Finalement, l’exécutif arbitre contre un moratoire sur les mâts terrestre mais réduit l’objectif d’installation, sauf en mer. Les annonces du discours d’Emmanuel Macron à Belfort sont le reflet « d’un choix politiquement de droite mais basé sur la science et influencé par l’acceptabilité de l’éolien », poursuit cet observateur, selon qui Emmanuel Macron « a été très sensible à la révolte de certains territoires ».

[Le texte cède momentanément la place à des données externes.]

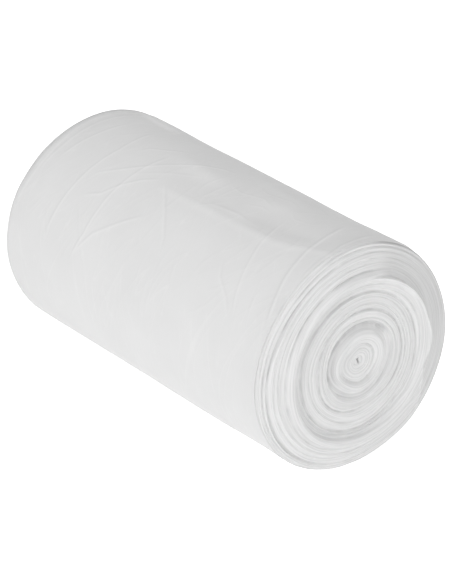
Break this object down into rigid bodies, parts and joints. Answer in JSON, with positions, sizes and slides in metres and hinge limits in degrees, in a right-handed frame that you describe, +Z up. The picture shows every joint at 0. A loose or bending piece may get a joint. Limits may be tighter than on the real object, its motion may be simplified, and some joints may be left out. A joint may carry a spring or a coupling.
{
  "type": "bin bag roll",
  "caption": "Coreless roll of folded plastic bin bags lying on its side, with turns that have slipped along the axis so that one end bulges.",
  "frame": {"origin": "on the flat spot that the roll rests on, below its axis, at the middle of its length", "axes": "+X along the roll's axis towards the bulging end, +Z up"},
  "size_m": [0.206, 0.1159, 0.1147],
  "materials": {
    "film": "satin white polythene film"
  },
  "bodies": {
    "root": {"bag_roll": "film"}
  },
  "joints": []
}
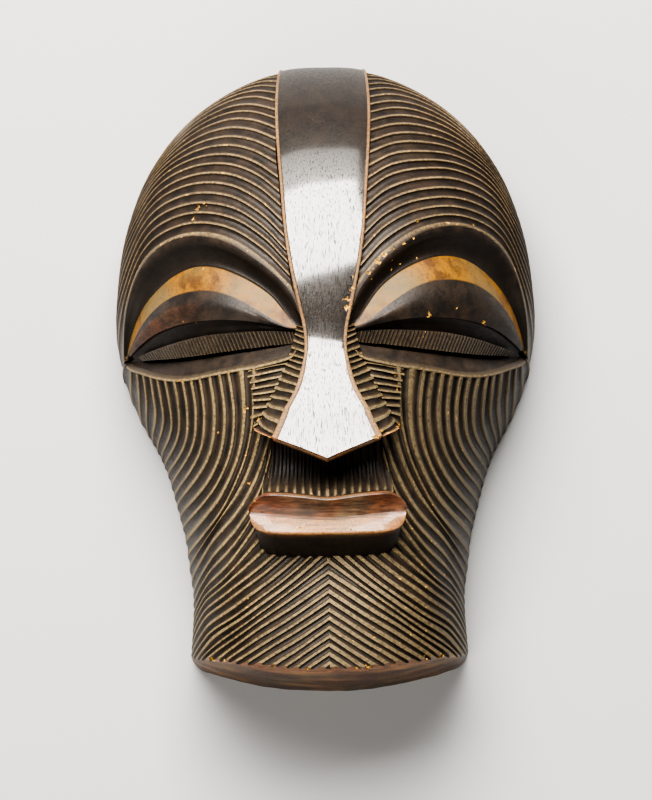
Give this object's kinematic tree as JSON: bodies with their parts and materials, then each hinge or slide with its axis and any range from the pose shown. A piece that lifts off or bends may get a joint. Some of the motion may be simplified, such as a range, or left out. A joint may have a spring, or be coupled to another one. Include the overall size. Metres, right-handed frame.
{
  "type": "kifwebe mask",
  "caption": "Carved wooden face mask, hollow behind, with slit eyes, a raised band from crown to nose, a block mouth and fine grooves all over. It lies face up on its flat rim.",
  "frame": {"origin": "middle of the mask's footprint, on the plane that its flat back rim rests on", "axes": "+Z out of the face, +Y towards the crown, -Y towards the chin, +X towards the viewer's right"},
  "size_m": [0.2398, 0.3568, 0.141],
  "materials": {
    "mask": "dark brown to near-black waxed patina, worn reddish and tan on the high edges, ochre on the upper eyelids"
  },
  "bodies": {
    "root": {"mask": "mask"}
  },
  "joints": []
}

« Il y a des gens de bonne foi qui pensent que le nucléaire, c’est plus facile à faire que de tout transformer : les logements, les transports, l’industrie, analyse Hélène Gassin. Et en plus, les éoliennes sont impopulaires. Alors pourquoi pas reconstruire des centrales ? C’est un peu une pensée magique. » Les déclarations décomplexées anti-renouvelables et pro-nucléaire de Nicolas Sarkozy face au Medef en 2019 illustrent ce réductionnisme intellectuel, non sans brutalité.

Mais dans le concret de la vie quotidienne, « tout dépend du volume de consommation d’électricité : plus les évaluations de besoins sont hautes, plus tu as besoin d’électricité. Plus tu montes la courbe, plus tu peux caser de nucléaire, poursuit Hélène Gassin, selon qui « toute la mise en scène de la relance du nucléaire se fait autour de cette idée du besoin d’électrification. Or ces besoins dépendent de ce qui a été fait pour réduire la consommation d’énergie. »

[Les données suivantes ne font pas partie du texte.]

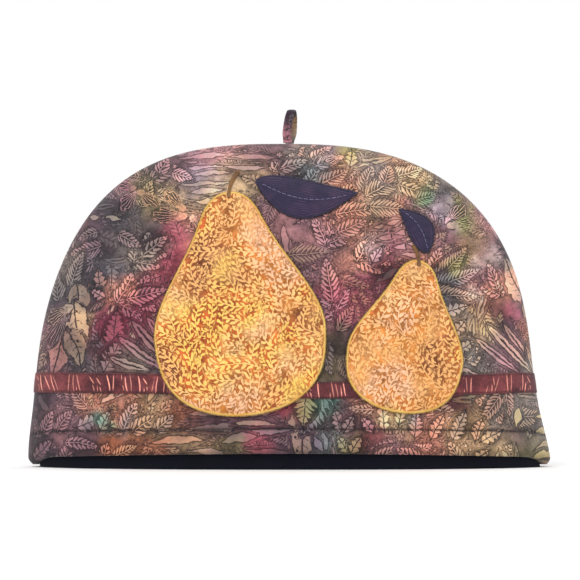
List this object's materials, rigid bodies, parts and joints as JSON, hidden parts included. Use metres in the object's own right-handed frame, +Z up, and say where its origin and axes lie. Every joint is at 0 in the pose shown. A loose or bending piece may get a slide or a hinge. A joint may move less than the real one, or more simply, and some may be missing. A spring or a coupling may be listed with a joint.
{
  "type": "tea cosy",
  "caption": "Domed padded tea cosy in leafy batik cotton, dark lining, trim band, golden pear applique and a cloth loop on the crown.",
  "frame": {"origin": "on the floor, under the middle of the hem", "axes": "+X to the right along the hem seen from the front, -Y out of the appliqued front, +Z up to the crown"},
  "size_m": [0.3396, 0.1112, 0.2336],
  "materials": {
    "batik": "mottled plum, olive and rust batik cotton, matt",
    "lining": "near-black navy cotton, matt",
    "trim": "burgundy cotton with salmon strokes, matt",
    "gold_print": "golden cotton with a russet leaf print, matt",
    "navy_print": "navy cotton, quilted with fine lines, matt"
  },
  "bodies": {
    "root": {"front_panel": "batik", "back_panel": "batik", "front_lining": "lining", "back_lining": "lining", "trim_band": "trim", "pear_large": "gold_print", "pear_small": "gold_print", "leaf_large": "navy_print", "leaf_small": "navy_print", "crown_loop": "batik"}
  },
  "joints": []
}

Autre champ de bataille : le bâtiment, plus gros consommateur d’énergie en France. Le Grenelle de l’environnement a débouché sur de nouveaux objectifs et une nouvelle manière de calculer la performance d’un logement ou d’un bureau. Dans la ligne de mire : « la pointe » électrique, ce bond de consommation le soir, quand chacun·e rentre chez soi et rallume tous les appareils. La nouvelle réglementation (dite « RT2012 ») est jugée trop favorable au gaz, dont la part a beaucoup augmenté dans le chauffage des résidences principales depuis les années 1970 – mais baisse depuis 2009, selon le ministère de l’écologie.